3 pounds boneless, skinless chicken thighs
1 onion, diced
4 garlic cloves, sliced
1/2 pound crimini mushrooms, quartered
1 red bell pepper, sliced (or roasted red peppers)
1 T tomato paste
1 cup red wine
2 cans (15oz) diced tomatoes
1 T oregano
smidge of cinnamon
1 big sprig of rosemary
pinch of red pepper flakes
1 bay leaf
5 to 10 olives of your choice
Parmesan cheese
  • Heat a couple tablespoons of olive oil in a deep-sided saute pan (or soup pot if you don't have a saute pan big enough). Sprinkle one side of  the chicken with salt & pepper. Place the salted side down in the pan and cook until it's a little brown.
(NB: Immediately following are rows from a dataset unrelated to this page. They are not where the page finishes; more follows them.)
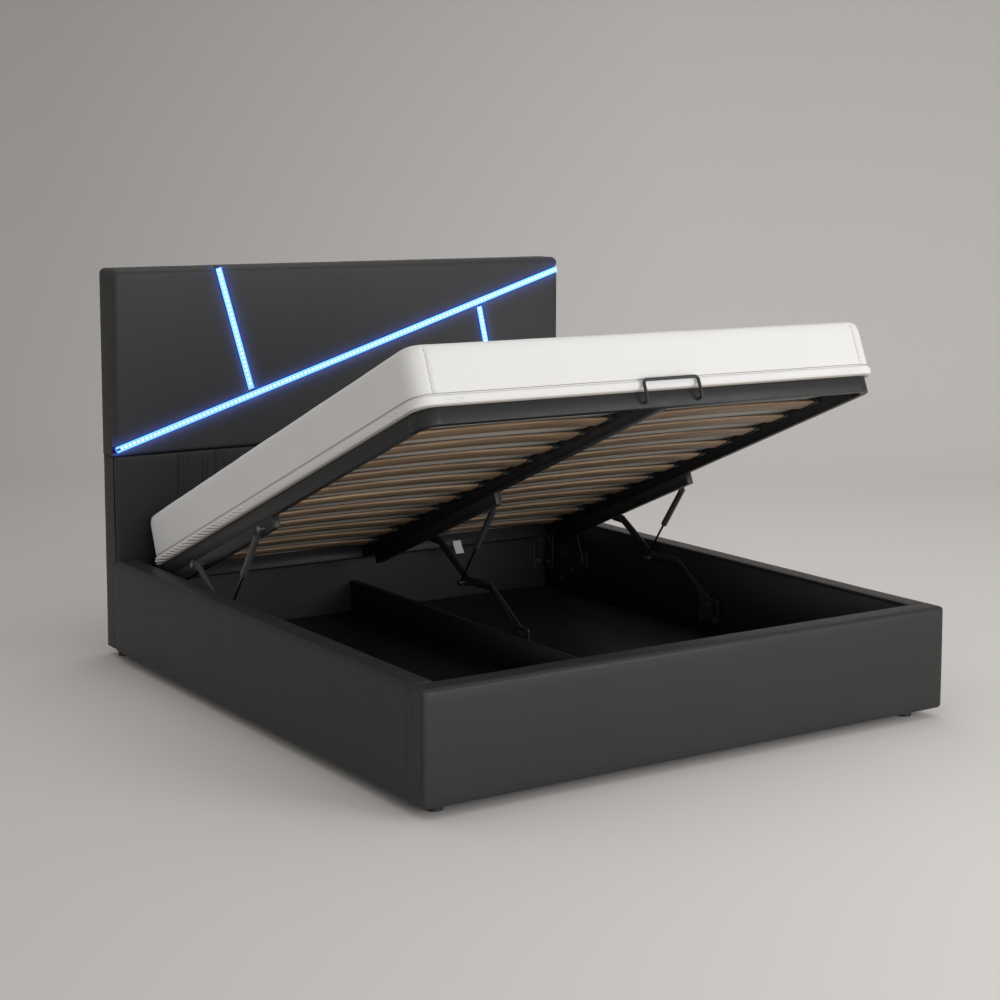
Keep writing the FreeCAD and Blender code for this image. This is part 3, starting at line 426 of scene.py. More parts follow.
def woodGroup():
    # long grain, with a place and a tone of its own for each strip
    group, given, out = nodeGroup("woodGrain", {
        "Light": (0.6, 0.4, 0.24, 1), "Dark": (0.3, 0.18, 0.09, 1), "Along": (4.0, 60.0, 60.0),
        "Strip Tone": 0.2}, surfaceOutputs)
    strip = add(group, "ShaderNodeNewGeometry").outputs["Random Per Island"]
    shift = add(group, "ShaderNodeCombineXYZ")
    feed(group, times(group, strip, 7.0), shift.inputs[0])
    moved = vectorNode(group, "ADD", objectPlace(group), shift.outputs[0])
    stretched = vectorNode(group, "MULTIPLY", moved, given["Along"])
    bands = noiseNode(group, stretched, 1.0, 5, 0.62)
    pores = noiseNode(group, stretched, 9.0, 2, 0.5)
    grain = plus(group, times(group, bands, 0.8), times(group, pores, 0.2))
    colour = mixColour(group, remap(group, grain, 0.32, 0.68), given["Light"], given["Dark"])
    feed(group, toned(group, colour, swing(group, strip, given["Strip Tone"])), out["Color"])
    feed(group, remap(group, grain, 0.3, 0.7, 0.5, 0.66), out["Roughness"])
    feed(group, grain, out["Height"])
    return group


def weaveGroup():
    # over and under threads in two directions, with slubs, with painted shade in its folds
    group, given, out = nodeGroup("clothWeave", {
        "Base": (0.8, 0.8, 0.8, 1), "Thread": 600.0, "Tone": 0.05, "Fold Shade": (0.32, 0.3, 0.28, 1)},
        surfaceOutputs)
    place = objectPlace(group)
    axes = splitAxes(group, place)
    waves = []
    for first, second in ((0, 1), (1, 2)):
        along = times(group, plus(group, axes[first], axes[second]), given["Thread"])
        waves.append(mathNode(group, "SINE", along))
    weave = times(group, waves[0], waves[1])
    slub = noiseNode(group, place, 35, 4, 0.6)
    cloud = noiseNode(group, place, 3, 2)
    feed(group, plus(group, times(group, weave, 0.25), slub), out["Height"])
    tone = swing(group, plus(group, times(group, weave, 0.15), cloud), given["Tone"])
    colour = toned(group, given["Base"], tone)
    feed(group, paintedHollowShade(group, colour, given["Fold Shade"], 0.44, 0.49), out["Color"])
    feed(group, remap(group, slub, 0.3, 0.7, 0.78, 0.92), out["Roughness"])
    return group


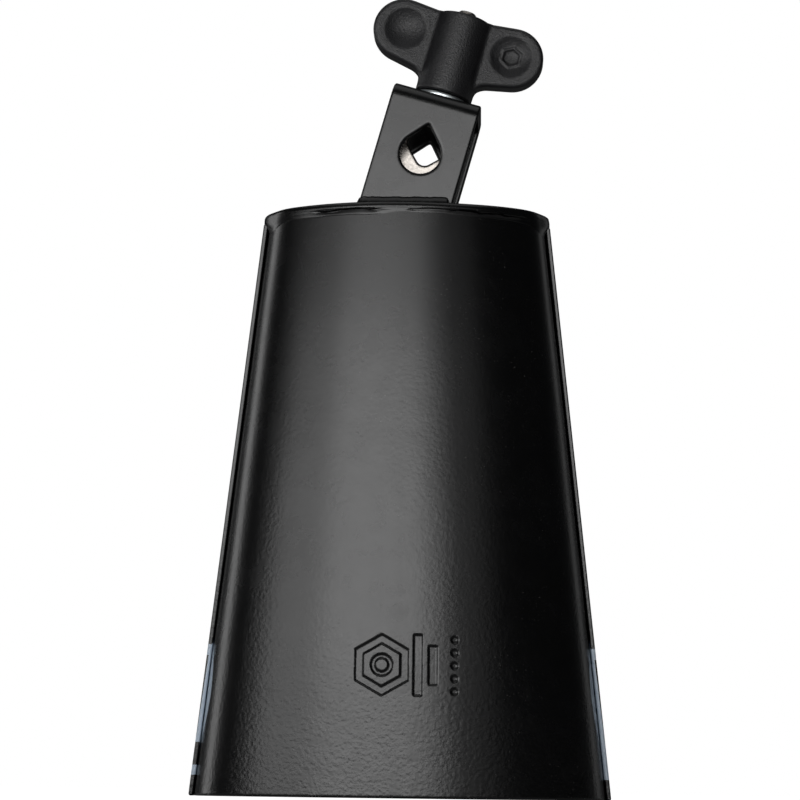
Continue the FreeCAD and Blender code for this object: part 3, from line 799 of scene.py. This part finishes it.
def lay_bead(name, points, filler, node, **values):
    """A weld bead along points in millimetres, with a share of filler at each."""
    edges = [(step, step + 1) for step in range(len(points) - 1)]
    path = bpy.data.meshes.new(f"{name}_line")
    path.from_pydata((np.asarray(points) * MM).tolist(), edges, [])
    share = path.attributes.new("filler", "FLOAT", "POINT")
    share.data.foreach_set("value", filler.astype(np.float32))
    values = {key.replace("_", " "): value for key, value in values.items()}
    mesh = grown_mesh(name, path, *WELD_TREE, {**values, "Finish": FINISHES["black_coat"]})
    finish_piece(name, mesh, "bell", "black_coat", [node], sharp=60)


# %% [markdown]
# ## The clamp's own axes
# The strap leans 15.5 degrees to the right of the bell's upright, and the stud, washer and nut
# stand on the same lean.  Their shapes are simplest in upright axes of their own, so they are
# made there and then turned into place.  The print compares that turn with the frame's own axis.

# %% Clamp axes
LEAN = math.radians(15.5)
TWIST = math.radians(-1.7)
STRAP_FOOT = np.array([-0.9, 0.0, CAP_TOP])
CLAMP_TURN = np.array(Matrix.Rotation(TWIST, 3, "Z") @ Matrix.Rotation(LEAN, 3, "Y"))
STUD_OFFSET = 0.8
STUD_FOOT = STRAP_FOOT + CLAMP_TURN @ np.array([STUD_OFFSET, 0, 0])
slide_axis = next(joint for joint in frame["joints"] if joint["name"] == "eyebolt_slide")["axis"]
print("stud leans along", np.round(CLAMP_TURN[:, 2], 4), "slides along", np.round(slide_axis, 4))


def into_place(points, foot):
    return np.asarray(points) @ CLAMP_TURN.T + foot


# %% [markdown]
# ## Solids from distances
# The strap, the eye and the wing nut are blends of simple forms: slabs, cylinders and hollows that
# run into each other with small fillets.  Booleans and bevels leave ragged corners on those.  A
# distance function doesn't: it says how far any point is from the surface, and a soft minimum
# joins two forms with a fillet of a chosen size.  The surface where the distance is zero is then
# meshed: each grid cell it crosses gets one corner, and each crossed grid edge gets one quad.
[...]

Sprinkle the other side and repeat. You will probably have to do this in two rounds. Set the chicken aside.
  • In the same pan, saute the onions and garlic (add a little more oil if needed) until they are just starting to brown.
  • Add the mushrooms (keep the heat high, mushrooms like that) and peppers and saute until they are starting to get brown edges. If the onions and garlic start to head in the direction of too brown, just go to the next step and it will all still turn out great.
  • Add the tomato paste to the vegetables and saute for about 2 more minutes. Tomato paste always tastes better if it is browned.
  • Add the wine and bring to a boil for a couple of minutes. Scrape all the good browned bits off the bottom of the pan.
  • Add the chicken, tomatoes, herbs and spices, and the olives.
  • Give it all a good stir and allow it to simmer, uncovered, for 30 to 40 minutes. Just check it a couple of times to be sure nothing is sticking
  • Serve with pasta or polenta and top it with grated Parmesan cheese. Yum!!
PS - No, I still don't really like olives, but I do use them to season dishes. I just don't eat them.